I need to represent immutable vectors in Python ("vectors" as in linear algebra, not as in programming). The tuple seems like an obvious choice.
The trouble is when I need to implement things like addition and scalar multiplication. If a and b are vectors, and c is a number, the best I can think of is this:
tuple(map(lambda x,y: x + y, a, b)) # add vectors 'a' and 'b'
tuple(map(lambda x: x * c, a)) # multiply vector 'a' by scalar 'c'
which seems inelegant; there should be a clearer, simpler way to get this done -- not to mention avoiding the call to tuple, since map returns a list.
Is there a better option?
NumPy supports various algebraic operations with its arrays.
Immutable types are pretty rare in Python and third-party extensions thereof; the OP rightly claims "there are enough uses for linear algebra that it doesn't seem likely I have to roll my own" -- but all the existing types I know that do linear algebra are mutable! So, as the OP is adamant on immutability, there is nothing for it but the roll-your-own route.
Not that there's all that much rolling involved, e.g. if you specifically need 2-d vectors:
import math
class ImmutableVector(object):
__slots__ = ('_d',)
def __init__(self, x, y):
object.__setattr__(self, _d, (x, y))
def __setattr__(self, n, v):
raise ValueError("Can't alter instance of %s" % type(self))
#property
def x(self):
return self._d[0]
#property
def y(self):
return self._d[1]
def __eq__(self, other):
return self._d == other._d
def __ne__(self, other):
return self._d != other._d
def __hash__(self):
return hash(self._d)
def __add__(self, other):
return type(self)(self.x+other.x, self.y+other.y)

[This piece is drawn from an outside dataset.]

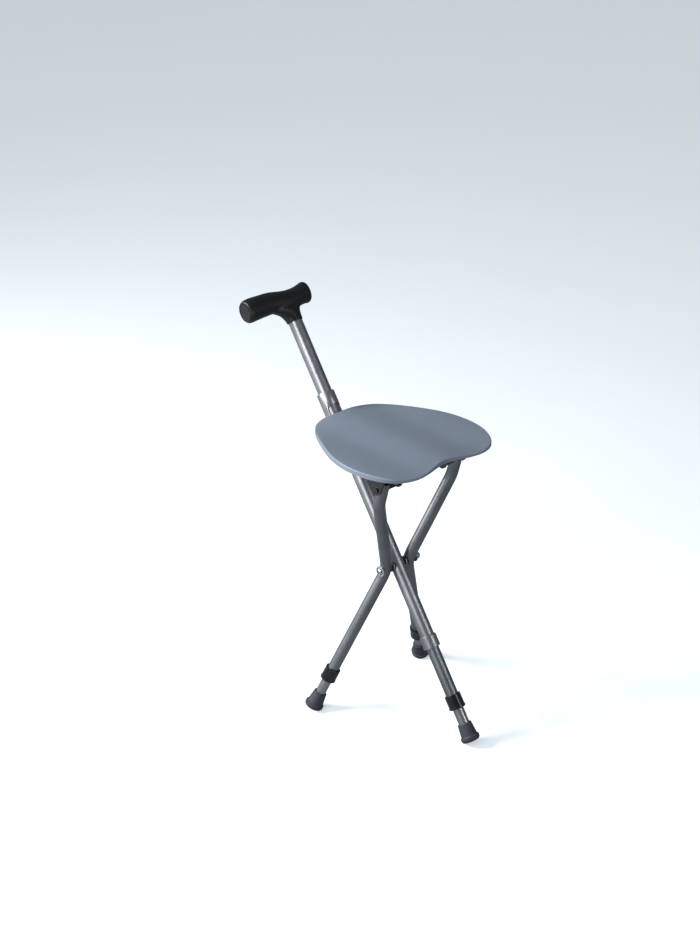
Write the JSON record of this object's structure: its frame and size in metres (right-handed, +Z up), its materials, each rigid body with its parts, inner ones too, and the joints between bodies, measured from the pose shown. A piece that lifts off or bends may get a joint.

def __mul__(self, scalar):
return type(self)(self.x*scalar, self.y*scalar)
def __repr__(self):
return '%s(%s, %s)' % (type(self).__name__, self.x, self.y)
def __abs__(self):
return math.hypot(self.x, self.y)
I "threw in for free" a few extras such as .x and .y R/O properties, nice string representation, usability in sets or as keys in dicts (why else would one want immutability?-), low memory footprint, abs(v) to give v's vector-length -- I'm sure you can think of other "wouldn't-it-be-cool-if" methods and operators, depending on your application field, and they'll be just as easy. If you need other dimensionalities it won't be much harder, though a tad less readable since the .x, .y notation doesn't apply any more;-) (but I'd use genexps, not map).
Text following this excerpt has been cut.